● Supplied information
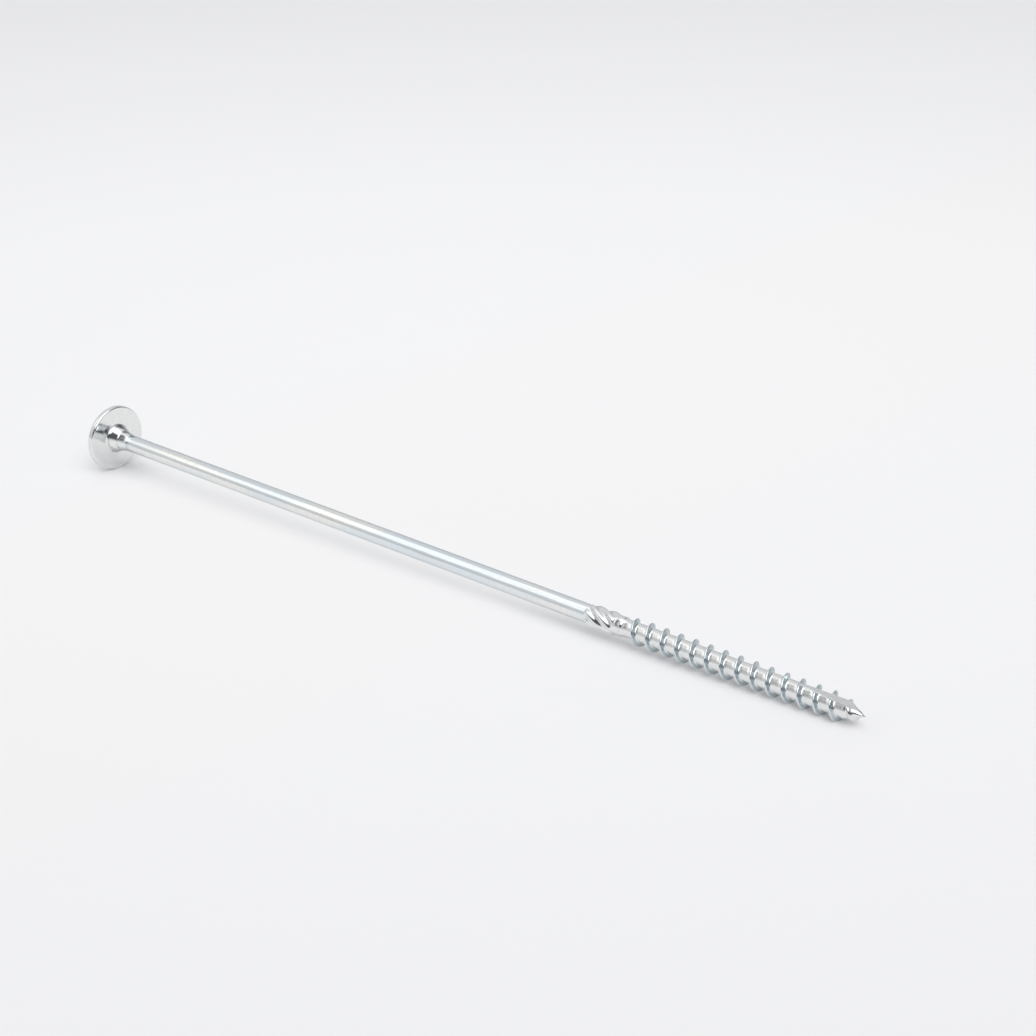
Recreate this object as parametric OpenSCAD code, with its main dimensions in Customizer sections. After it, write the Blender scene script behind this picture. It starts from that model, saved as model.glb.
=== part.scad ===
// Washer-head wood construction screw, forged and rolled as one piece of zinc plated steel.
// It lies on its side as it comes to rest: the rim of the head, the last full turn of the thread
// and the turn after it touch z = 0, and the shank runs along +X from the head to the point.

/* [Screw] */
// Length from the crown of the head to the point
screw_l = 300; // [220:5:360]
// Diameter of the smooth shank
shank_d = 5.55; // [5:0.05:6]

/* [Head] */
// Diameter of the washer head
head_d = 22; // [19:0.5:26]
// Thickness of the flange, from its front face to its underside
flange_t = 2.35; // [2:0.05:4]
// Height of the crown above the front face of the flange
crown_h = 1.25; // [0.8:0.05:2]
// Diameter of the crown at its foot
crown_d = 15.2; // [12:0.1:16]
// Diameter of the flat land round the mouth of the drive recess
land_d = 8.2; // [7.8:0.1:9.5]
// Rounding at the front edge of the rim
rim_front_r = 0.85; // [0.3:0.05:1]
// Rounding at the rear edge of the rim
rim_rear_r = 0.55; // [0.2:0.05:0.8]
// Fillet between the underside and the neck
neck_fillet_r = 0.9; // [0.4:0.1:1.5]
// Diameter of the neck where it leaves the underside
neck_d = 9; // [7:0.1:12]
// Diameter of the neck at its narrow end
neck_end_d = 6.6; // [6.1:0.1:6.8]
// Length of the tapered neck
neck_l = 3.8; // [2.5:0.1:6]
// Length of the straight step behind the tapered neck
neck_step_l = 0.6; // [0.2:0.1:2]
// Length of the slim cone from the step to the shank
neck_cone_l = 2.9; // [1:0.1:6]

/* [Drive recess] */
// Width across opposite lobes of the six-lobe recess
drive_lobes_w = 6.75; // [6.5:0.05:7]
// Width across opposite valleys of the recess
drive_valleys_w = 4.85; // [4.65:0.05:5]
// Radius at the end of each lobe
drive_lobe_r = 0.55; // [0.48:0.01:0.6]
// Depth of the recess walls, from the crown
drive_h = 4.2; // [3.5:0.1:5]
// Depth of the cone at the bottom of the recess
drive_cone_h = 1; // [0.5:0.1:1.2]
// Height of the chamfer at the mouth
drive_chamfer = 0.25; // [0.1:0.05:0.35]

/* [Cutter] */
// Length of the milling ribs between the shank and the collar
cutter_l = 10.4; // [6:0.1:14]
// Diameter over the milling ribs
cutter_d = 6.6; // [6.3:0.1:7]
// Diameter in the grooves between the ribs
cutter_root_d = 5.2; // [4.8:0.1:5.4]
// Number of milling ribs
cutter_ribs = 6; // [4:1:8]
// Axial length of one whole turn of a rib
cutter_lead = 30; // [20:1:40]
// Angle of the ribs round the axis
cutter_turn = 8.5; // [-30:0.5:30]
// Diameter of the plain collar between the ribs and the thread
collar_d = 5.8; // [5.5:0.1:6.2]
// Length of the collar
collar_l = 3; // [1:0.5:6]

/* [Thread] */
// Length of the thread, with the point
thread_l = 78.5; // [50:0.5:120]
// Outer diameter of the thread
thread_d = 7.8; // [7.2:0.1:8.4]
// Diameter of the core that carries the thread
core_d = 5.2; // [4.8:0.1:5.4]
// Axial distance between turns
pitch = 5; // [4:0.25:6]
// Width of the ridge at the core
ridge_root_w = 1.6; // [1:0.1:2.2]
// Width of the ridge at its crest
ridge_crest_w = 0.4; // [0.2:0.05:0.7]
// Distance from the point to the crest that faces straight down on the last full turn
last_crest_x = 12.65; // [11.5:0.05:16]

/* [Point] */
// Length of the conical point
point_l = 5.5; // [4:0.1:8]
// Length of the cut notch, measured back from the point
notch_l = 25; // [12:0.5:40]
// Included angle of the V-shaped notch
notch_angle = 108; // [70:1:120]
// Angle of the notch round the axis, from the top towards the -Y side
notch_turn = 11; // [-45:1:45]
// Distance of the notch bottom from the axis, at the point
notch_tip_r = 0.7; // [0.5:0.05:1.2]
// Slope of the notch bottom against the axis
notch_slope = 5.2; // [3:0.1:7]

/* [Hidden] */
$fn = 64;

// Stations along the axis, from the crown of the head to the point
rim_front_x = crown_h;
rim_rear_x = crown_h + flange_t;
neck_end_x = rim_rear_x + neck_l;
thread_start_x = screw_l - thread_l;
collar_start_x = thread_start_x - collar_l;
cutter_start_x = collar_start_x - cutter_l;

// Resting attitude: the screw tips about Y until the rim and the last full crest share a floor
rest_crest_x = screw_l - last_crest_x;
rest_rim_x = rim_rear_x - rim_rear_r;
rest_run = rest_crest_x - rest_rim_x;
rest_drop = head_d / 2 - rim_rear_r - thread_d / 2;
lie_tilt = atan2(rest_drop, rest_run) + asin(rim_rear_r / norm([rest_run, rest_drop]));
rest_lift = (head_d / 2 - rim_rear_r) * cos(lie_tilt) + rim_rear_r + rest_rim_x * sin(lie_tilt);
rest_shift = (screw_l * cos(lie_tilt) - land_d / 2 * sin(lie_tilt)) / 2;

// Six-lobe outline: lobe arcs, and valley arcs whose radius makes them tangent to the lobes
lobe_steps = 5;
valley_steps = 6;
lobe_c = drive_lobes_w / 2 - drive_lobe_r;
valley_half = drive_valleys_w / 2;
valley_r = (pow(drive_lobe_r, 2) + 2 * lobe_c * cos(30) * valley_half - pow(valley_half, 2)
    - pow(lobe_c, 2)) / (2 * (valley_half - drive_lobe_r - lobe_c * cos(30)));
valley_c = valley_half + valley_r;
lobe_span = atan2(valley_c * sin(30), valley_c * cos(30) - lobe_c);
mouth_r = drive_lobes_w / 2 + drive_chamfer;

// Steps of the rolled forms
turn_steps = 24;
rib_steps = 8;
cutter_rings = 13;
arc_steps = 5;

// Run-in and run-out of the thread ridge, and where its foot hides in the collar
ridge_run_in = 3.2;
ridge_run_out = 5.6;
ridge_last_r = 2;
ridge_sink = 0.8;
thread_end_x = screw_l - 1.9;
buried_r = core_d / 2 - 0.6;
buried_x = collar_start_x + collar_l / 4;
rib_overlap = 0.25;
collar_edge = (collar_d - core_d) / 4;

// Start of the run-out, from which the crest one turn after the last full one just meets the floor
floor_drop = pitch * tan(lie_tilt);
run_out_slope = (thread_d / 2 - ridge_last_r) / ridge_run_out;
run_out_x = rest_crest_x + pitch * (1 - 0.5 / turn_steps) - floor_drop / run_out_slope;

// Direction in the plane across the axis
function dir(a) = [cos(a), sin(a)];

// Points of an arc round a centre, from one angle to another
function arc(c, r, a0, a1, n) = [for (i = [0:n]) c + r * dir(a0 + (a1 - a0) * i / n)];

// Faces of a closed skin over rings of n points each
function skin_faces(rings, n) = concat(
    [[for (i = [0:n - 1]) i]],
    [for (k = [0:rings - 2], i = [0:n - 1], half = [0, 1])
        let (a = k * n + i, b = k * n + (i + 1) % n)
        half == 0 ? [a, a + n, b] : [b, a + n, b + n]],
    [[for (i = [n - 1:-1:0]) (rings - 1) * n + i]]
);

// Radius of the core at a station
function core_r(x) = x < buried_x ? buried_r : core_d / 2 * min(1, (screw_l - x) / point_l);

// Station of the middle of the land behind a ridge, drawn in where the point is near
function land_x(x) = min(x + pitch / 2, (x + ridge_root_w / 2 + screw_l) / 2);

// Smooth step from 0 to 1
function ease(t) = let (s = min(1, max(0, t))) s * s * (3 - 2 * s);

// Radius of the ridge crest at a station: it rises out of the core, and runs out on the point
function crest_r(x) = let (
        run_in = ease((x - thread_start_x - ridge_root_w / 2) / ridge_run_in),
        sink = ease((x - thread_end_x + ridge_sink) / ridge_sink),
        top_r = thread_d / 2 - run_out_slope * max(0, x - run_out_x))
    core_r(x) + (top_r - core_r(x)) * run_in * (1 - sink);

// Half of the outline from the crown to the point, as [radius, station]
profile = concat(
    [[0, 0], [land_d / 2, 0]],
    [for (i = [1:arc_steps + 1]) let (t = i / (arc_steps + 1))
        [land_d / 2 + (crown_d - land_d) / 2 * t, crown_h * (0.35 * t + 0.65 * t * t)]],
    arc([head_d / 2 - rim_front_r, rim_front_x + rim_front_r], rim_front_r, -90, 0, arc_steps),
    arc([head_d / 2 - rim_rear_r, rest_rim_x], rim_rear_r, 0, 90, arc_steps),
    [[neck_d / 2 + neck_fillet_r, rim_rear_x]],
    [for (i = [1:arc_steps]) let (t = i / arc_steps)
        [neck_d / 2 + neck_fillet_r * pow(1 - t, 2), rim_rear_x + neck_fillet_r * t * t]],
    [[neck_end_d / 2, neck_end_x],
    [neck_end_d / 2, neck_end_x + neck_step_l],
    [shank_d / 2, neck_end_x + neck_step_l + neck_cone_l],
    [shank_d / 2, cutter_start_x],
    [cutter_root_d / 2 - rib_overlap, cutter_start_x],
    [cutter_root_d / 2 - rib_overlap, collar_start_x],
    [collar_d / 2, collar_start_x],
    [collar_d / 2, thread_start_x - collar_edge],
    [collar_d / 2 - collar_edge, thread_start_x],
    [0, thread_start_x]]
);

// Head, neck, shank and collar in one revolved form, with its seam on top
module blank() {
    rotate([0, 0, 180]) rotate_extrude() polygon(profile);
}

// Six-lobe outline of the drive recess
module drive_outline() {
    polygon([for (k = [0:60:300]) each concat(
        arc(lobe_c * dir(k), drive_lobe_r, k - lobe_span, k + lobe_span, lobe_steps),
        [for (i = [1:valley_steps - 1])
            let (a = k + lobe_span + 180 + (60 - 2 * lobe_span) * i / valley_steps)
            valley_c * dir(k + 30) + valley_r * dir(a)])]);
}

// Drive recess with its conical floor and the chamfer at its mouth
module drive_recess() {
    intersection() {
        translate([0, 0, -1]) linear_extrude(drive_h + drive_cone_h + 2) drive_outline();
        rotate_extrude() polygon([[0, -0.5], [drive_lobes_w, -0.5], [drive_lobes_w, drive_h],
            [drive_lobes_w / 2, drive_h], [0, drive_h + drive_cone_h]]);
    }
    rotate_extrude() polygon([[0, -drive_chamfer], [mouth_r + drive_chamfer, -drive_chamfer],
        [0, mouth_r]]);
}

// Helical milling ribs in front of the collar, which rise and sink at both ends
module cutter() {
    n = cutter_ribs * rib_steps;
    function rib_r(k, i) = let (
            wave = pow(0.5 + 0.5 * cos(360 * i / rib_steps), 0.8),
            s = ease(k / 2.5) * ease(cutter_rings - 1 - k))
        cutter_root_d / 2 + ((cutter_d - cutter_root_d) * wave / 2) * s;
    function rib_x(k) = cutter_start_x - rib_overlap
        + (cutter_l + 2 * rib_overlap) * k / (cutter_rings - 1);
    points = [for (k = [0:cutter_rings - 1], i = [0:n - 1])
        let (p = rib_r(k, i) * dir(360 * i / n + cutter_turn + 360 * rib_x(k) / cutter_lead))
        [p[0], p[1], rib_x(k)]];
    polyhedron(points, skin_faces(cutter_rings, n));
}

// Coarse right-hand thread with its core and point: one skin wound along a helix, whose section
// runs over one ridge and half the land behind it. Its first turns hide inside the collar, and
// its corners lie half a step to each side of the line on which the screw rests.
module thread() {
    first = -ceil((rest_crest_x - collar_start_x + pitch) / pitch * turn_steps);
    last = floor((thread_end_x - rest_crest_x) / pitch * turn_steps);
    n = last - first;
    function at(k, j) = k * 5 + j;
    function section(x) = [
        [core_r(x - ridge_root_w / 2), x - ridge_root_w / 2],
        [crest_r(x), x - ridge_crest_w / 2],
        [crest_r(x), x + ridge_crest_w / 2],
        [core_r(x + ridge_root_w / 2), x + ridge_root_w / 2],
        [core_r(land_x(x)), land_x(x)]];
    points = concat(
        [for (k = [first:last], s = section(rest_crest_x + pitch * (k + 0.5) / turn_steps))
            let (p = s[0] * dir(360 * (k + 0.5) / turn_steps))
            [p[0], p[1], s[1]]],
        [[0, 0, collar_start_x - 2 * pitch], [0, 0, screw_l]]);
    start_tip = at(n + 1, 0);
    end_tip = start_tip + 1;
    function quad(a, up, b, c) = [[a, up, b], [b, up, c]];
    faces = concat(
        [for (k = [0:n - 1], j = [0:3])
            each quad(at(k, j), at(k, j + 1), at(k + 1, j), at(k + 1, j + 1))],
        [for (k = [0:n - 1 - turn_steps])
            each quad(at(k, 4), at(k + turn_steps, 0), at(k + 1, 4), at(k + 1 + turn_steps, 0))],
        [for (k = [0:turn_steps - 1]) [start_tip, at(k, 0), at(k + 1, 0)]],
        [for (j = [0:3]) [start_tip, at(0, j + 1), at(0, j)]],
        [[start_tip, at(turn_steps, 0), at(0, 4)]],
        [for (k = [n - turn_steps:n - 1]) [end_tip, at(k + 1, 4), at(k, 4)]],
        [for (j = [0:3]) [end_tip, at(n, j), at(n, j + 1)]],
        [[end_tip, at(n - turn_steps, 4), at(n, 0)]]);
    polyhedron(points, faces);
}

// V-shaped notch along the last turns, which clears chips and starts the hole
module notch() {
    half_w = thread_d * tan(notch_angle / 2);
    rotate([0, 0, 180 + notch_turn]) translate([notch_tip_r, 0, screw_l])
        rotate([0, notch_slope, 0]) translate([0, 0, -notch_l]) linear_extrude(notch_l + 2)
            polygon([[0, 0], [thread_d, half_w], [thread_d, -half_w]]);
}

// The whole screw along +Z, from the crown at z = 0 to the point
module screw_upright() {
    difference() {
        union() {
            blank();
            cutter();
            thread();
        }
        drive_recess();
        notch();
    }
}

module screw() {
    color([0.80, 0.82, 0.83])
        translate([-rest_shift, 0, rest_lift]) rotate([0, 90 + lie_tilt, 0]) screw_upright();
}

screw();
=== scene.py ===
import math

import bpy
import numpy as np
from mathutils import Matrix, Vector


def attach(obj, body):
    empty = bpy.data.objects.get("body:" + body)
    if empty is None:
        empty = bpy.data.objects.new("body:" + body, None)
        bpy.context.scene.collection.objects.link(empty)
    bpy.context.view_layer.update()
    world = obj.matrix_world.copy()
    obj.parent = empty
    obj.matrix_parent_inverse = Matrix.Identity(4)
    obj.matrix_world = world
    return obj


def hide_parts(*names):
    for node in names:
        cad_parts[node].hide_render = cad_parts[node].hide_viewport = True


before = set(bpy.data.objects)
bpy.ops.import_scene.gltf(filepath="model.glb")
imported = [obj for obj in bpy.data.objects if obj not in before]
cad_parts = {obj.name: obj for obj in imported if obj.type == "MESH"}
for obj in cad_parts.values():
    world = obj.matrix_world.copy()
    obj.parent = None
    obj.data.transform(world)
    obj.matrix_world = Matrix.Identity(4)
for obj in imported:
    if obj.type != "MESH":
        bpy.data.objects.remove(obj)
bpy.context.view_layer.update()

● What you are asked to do
Begin at the line that has "0 to the point", stop after the line that has "imported = [obj", and repeat exactly those lines, nothing more.

● Complete response
// The whole screw along +Z, from the crown at z = 0 to the point
module screw_upright() {
    difference() {
        union() {
            blank();
            cutter();
            thread();
        }
        drive_recess();
        notch();
    }
}

module screw() {
    color([0.80, 0.82, 0.83])
        translate([-rest_shift, 0, rest_lift]) rotate([0, 90 + lie_tilt, 0]) screw_upright();
}

screw();
=== scene.py ===
import math

import bpy
import numpy as np
from mathutils import Matrix, Vector


def attach(obj, body):
    empty = bpy.data.objects.get("body:" + body)
    if empty is None:
        empty = bpy.data.objects.new("body:" + body, None)
        bpy.context.scene.collection.objects.link(empty)
    bpy.context.view_layer.update()
    world = obj.matrix_world.copy()
    obj.parent = empty
    obj.matrix_parent_inverse = Matrix.Identity(4)
    obj.matrix_world = world
    return obj


def hide_parts(*names):
    for node in names:
        cad_parts[node].hide_render = cad_parts[node].hide_viewport = True


before = set(bpy.data.objects)
bpy.ops.import_scene.gltf(filepath="model.glb")
imported = [obj for obj in bpy.data.objects if obj not in before]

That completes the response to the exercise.